Price urged Victorian Attorney-General Jaclyn Symes to intervene again.
“We respectfully ask your government to consider introducing legislation to remedy the High Court’s ruling to bring vicarious liability of religious organisations into line with that of other organisations who have historically been responsible for the care of children,” Price said in an email to Symes on Wednesday.
A Victorian government spokeswoman said it would consider the High Court findings and any action it might take.
“We were proud to pass legislation quashing the Ellis defence, sending a clear message to child abuse survivors – we stand with you in your fight for justice and always will,” the spokeswoman said.

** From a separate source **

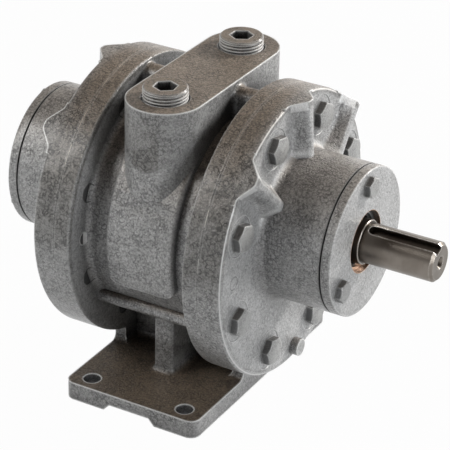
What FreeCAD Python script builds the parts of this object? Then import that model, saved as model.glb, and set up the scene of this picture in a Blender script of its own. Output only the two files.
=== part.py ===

Lawyer Michael Magazanik, a partner at Rightside Legal which has represented dozens of clients who have successfully sued religious orders, said the High Court decision was “surprising and very sad”.
“It is now up to the government to legislate to resolve this problem so that churches and religious orders don’t get a free pass for their sexually abusive clerics,” Magazanik told this masthead.
“The High Court effectively invited the legislature to act, so when the nation’s attorneys-general meet next week they should announce a joint and urgent response.”
John Rule, principal lawyer at Maurice Blackburn, said the decision would have far-reaching implications for the ability of child-abuse survivors to hold institutions to account.
“The church has known about its priests abusing children for centuries and did nothing to stop it,” Rule said.
“Unfortunately, this decision means that in some cases, the church will be able to again evade responsibility for the scourge of child abuse in its ranks.”
Rule said the judgment put Australia out of step with other common law jurisdictions, including the UK, Canada and Ireland, which had developed the principle of vicarious liability to apply to religious orders.
Bird thanked the High Court for its “careful consideration of these complex areas of law” and said the diocese was examining the judgment and its implications.